Avid’s revenues overall have been declining over the past decade, but that’s not necessarily an issue for investors. Investors want to see the right kind of revenue. Software subscriptions, for example, are regular, predictable and don’t require costly face-to-face interactions. Shareholders also love Support Contracts and Enterprise Agreements, whereby large Avid customers (end users and resellers) have contractually committed to a defined annual spend. The money investors want to see is money that’s definitely coming, set this against falling costs, and this positive sentiment appears to be priced into Avid stock.
This ‘right kind of revenue’ accounted for around 70% of Avid’s sales so far in 2021, with management telling investors that 80% is the goal by 2025.
At the same time, profitability of products sold is on the rise. A cloud-based software license, or a renewed support contract, has negligible material cost. Conversely, state of the art mixing consoles carry high manufacturing cost. Selling mixing desks has the unfortunate side effect of dragging average gross margin down. Investors don’t like that.
Question (well, loaded rhetorical question): If you were the management of a transformed Avid, seeing the company in profit and with stock prices tickling 40 dollars, would you invest in developing and selling a complex hardware product which is expensive to manufacture, and which will work for many years with no built-in rebuying cycle?
This is not a criticism, Avid is flying. Neither is it a dirty corporate secret, it’s a success story. CEO Jeff Rosica, when reviewing the goals set by Avid’s management team, told investors:
We see Avid being a predominately software, subscription, and SaaS company by 2025, if not soonerAvid CEO Jeff Rosica, May 2021
What does this tell us about next-gen consoles?
Avid’s lack of appetite for future control surface R&D is understandable. It is also evidenced by recent releases, which are either an increment on existing technology (S1, S4, Carbon, Sync X) or re-badged 3rd party products (MTRX, Sonnet Chassis).
Looking more closely at S4, created to replace the S6|M10 range, we see a new product which shares a high proportion of components with the model it replaces. Where it differs is a simplified channel module and the (all-important) faders which feel different. Not better or worse, just different. Oh who are we kidding – customers tell us they feel cheap. For good reason.

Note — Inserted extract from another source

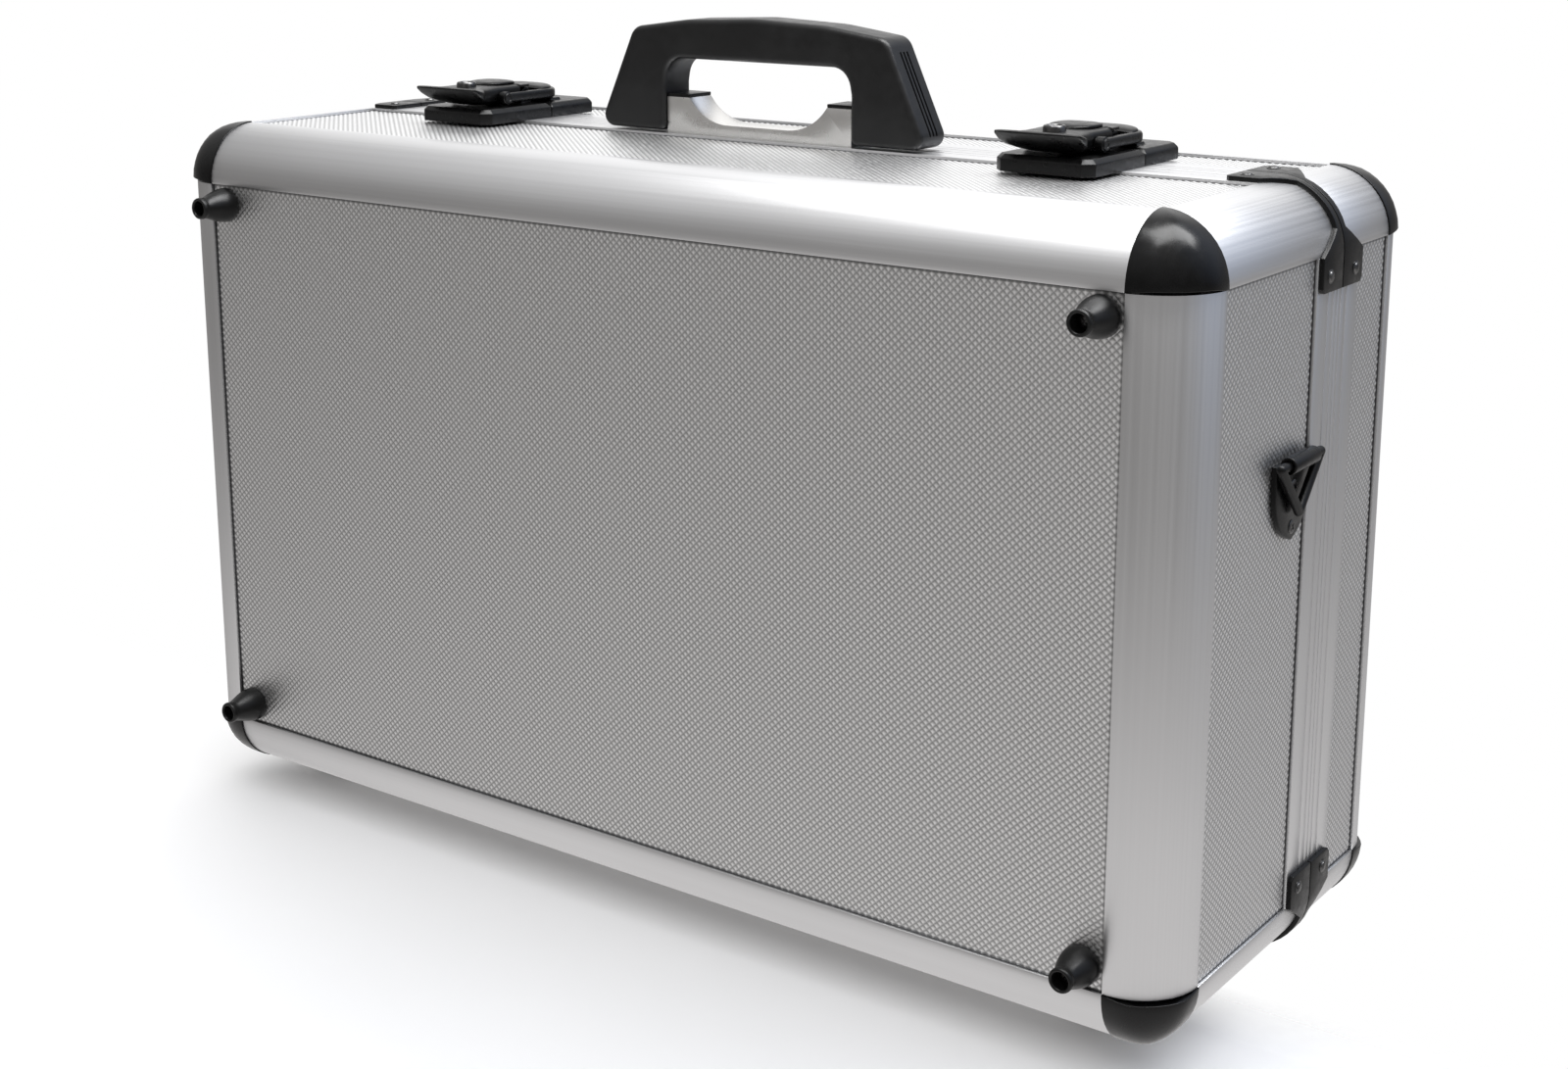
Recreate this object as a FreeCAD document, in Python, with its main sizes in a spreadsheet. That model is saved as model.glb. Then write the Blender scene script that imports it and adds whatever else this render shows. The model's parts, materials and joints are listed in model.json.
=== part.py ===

S4 exists because S6|M10 was too expensive to justify making, relative to its customer price point. S4 is cheaper to manufacture than S6|M10 and required only modest R&D investment. Meanwhile, channel-for-channel (at around $55k for a 24 fader S4) it’s not any cheaper for the customer to buy, giving it a better profit profile for Avid.
Where is the next new console coming from?
It’s tempting to conclude that it’s probably not from Avid.
Avid is focussed on the value of its software IP – and rightly so. These are the guys who make Pro Tools, Media Composer and Sibelius after all. Following the acquisition of Euphonix in 2010, they’re also the guys who make EUCON.
The EUCON SDK has been open to 3rd party software developers, even rival DAWs, from the outset. If a Nuendo, Pyramix or Logic Pro user has opted away from Pro Tools – then OK, at least they can still be an Avid control surface customer.
Importantly, EUCON has never been open to 3rd party hardware developers. Many in the film world would have loved to see their AMS DFC consoles getting deep, intuitive control of Pro Tools, but (conveniently ignoring the technicalities) that’s never been how EUCON works as a commercial proposition.
Right, then. Now. Bold type and underline engaged: For the avoidance of doubt, we’re not saying this is what’s going to happen – but – it would seem to make sense – and be strategically consistent – for today’s financially healthy, and tomorrow’s “predominantly software” Avid to licence EUCON to 3rd party hardware manufacturers for future control surfaces.
Avid would pass the R&D and manufacturing cost to 3rd parties. In return, those hardware-focussed companies could develop first-class, deeply-integrated Pro Tools, Nuendo, Pyramix and Logic Pro control surfaces. Over time, these products will gain new functionality with each new EUCON release.
Sure, Avid would lose the revenue and margin from selling their own control surface products, but does it matter? At this stage in the S6 product life cycle, a high proportion of users have bought all the S6 consoles they’re likely ever to need. The only way to extract any future console revenue from those customers will require Avid to invest years and millions inventing something new to sell them.
Given it’s the wrong kind of revenue anyway, with a below-average profit contribution – Is it worth it?
Some lost revenue would be offset by licensing royalties from the 3rd Parties who develop EUCON hardware products, and from annual subscriptions. Here, once again, is the right kind of revenue.
Yamaha, SSL, AMS Neve, Focusrite, Blackmagic Design – just a few examples of companies who are great at making stuff. Yamaha (Steinberg) and Blackmagic (Fairlight) might provoke a competitive red flag, but in the spirit of co-opetition, where’s the harm?
Certainly the customer, and the craft of mixing, stand to benefit.